Les présidents Tshisékédi et Kagame doivent savoir mettre en berne leurs ego surdimensionnés
Lesquels ne se contentent plus de se regarder aujourd’hui en chiens de faïence, mais semblent dans une logique d’affrontements directs. En tout cas, c’est ce que l’on est porté à croire, à la lumière des propos du ministre congolais de la communication qui, au détour d’une sortie médiatique, ne s’est pas embarrassé de formules diplomatiques pour déclarer que la guerre avec le Rwanda « est une option envisagée ». Poussant le bouchon plus loin, il affirme que « les rebelles du M23 n’existent pas » ; « c’est le Rwanda qui agit à travers ce groupe ». La question qui se pose est de savoir si à travers cette sortie du porte-parole du gouvernement, Kinshasa fait dans la surenchère ou si ces propos traduisent une volonté réelle d’en découdre avec le Rwanda.
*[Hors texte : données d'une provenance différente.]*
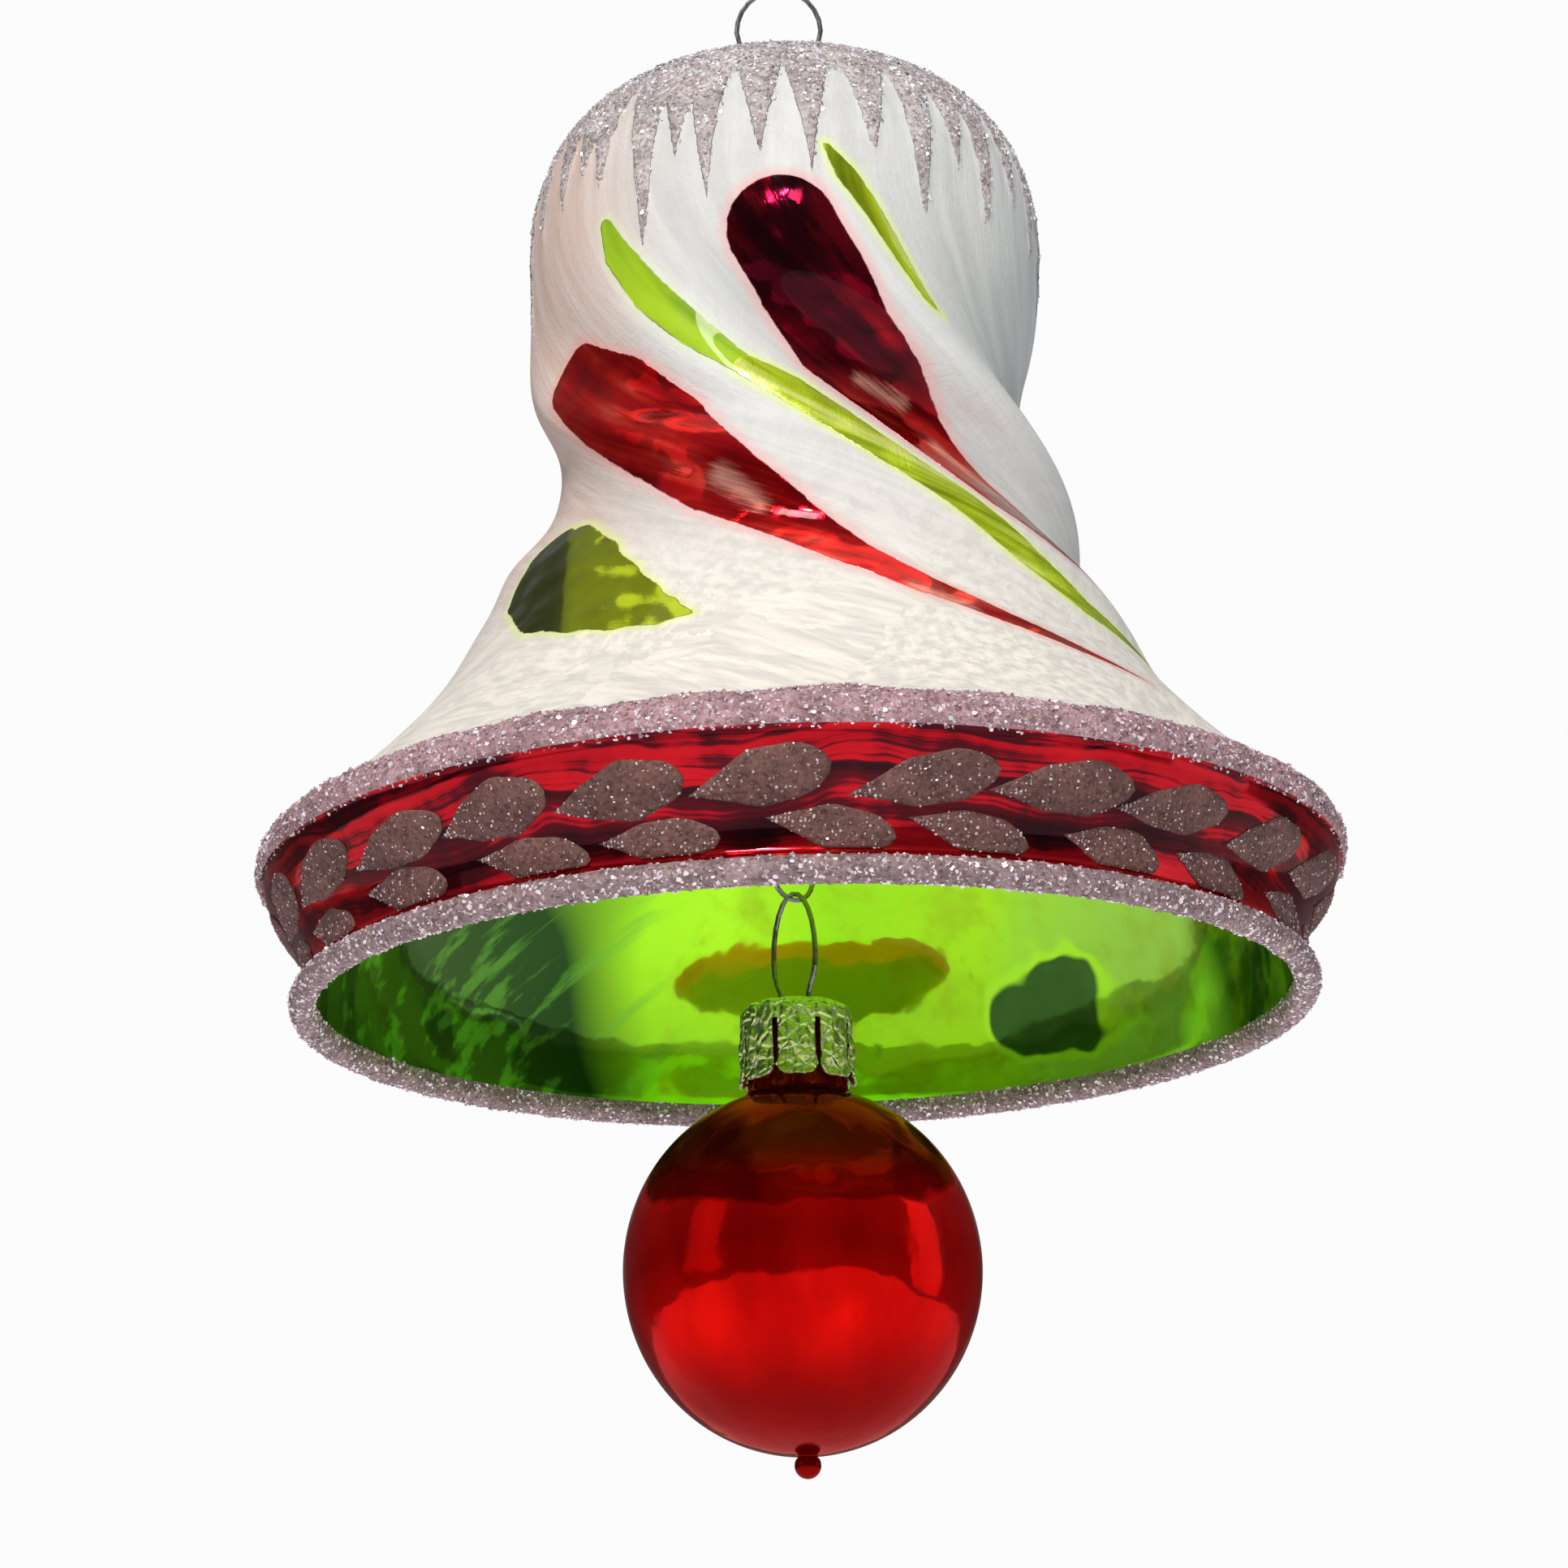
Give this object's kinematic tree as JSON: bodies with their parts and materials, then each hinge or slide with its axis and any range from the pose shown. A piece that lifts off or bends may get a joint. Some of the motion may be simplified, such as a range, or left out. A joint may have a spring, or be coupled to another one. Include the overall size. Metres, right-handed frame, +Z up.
{
  "type": "christmas bell ornament",
  "caption": "Mouth-blown glass bell ornament with swirled folds, a mirrored bowl inside, a wire hanging loop in a crown cap, and a glass ball clapper on a wire link",
  "frame": {"origin": "the hanging point, at the inside of the top of the hanging loop", "axes": "+Z up along the bell's axis, -Y to the front, +X to the right of the front"},
  "size_m": [0.0914, 0.0914, 0.135],
  "materials": {
    "bell_lacquer": "blown glass, silvered inside, lacquered white, red and green, with glitter and clear icicle drops",
    "cap_metal": "thin crinkled silver-coloured sheet",
    "wire_metal": "bright thin spring wire",
    "ball_glass": "clear red blown glass, silvered"
  },
  "bodies": {
    "bell": {"bell_glass": "bell_lacquer", "bell_cap": "cap_metal", "bell_loop": "wire_metal", "clapper_eye": "wire_metal"},
    "hanger": {"hanger_link": "wire_metal"},
    "clapper": {"clapper_loop": "wire_metal", "clapper_cap": "cap_metal", "clapper_ball": "ball_glass"}
  },
  "joints": [
    {"name": "link_swing", "type": "hinge", "parent": "bell", "child": "hanger", "pos_m": [-0.0008, 0, -0.06938], "axis": [0.7071, 0.7071, 0], "range_deg": [-27, 27]},
    {"name": "clapper_swing", "type": "hinge", "parent": "hanger", "child": "clapper", "pos_m": [-0.0008, 0, -0.085], "axis": [0.7071, -0.7071, 0], "range_deg": [-37, 37]}
  ]
}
La question est d’autant plus fondée qu’au-delà des piques et autres passes d’armes verbales, les protagonistes semblent au bord de l’exaspération. Et ce, dans un contexte où le processus de Luanda qui traduit les efforts de la médiation angolaise visant à asseoir les deux dirigeants autour d’une même table de négociations, est dans l’impasse. Une situation d’autant plus déplorable que ce sommet avorté de la capitale angolaise entre les deux chefs d’Etat antagonistes, avait suscité l’espoir de la signature d’un « Accord de paix » pour mettre fin à la guerre. Mais quoi qu’il en soit et quels que soient les ressentiments de part et d’autre, l’on espère que l’option d’une guerre directe entre les armées congolaise et rwandaise, est un pas qui ne sera pas franchi. Autrement, ce serait ajouter de la douleur à la douleur, et de la souffrance à la souffrance de populations qui ne demandent qu’à vivre en paix et en bonne intelligence les unes avec les autres.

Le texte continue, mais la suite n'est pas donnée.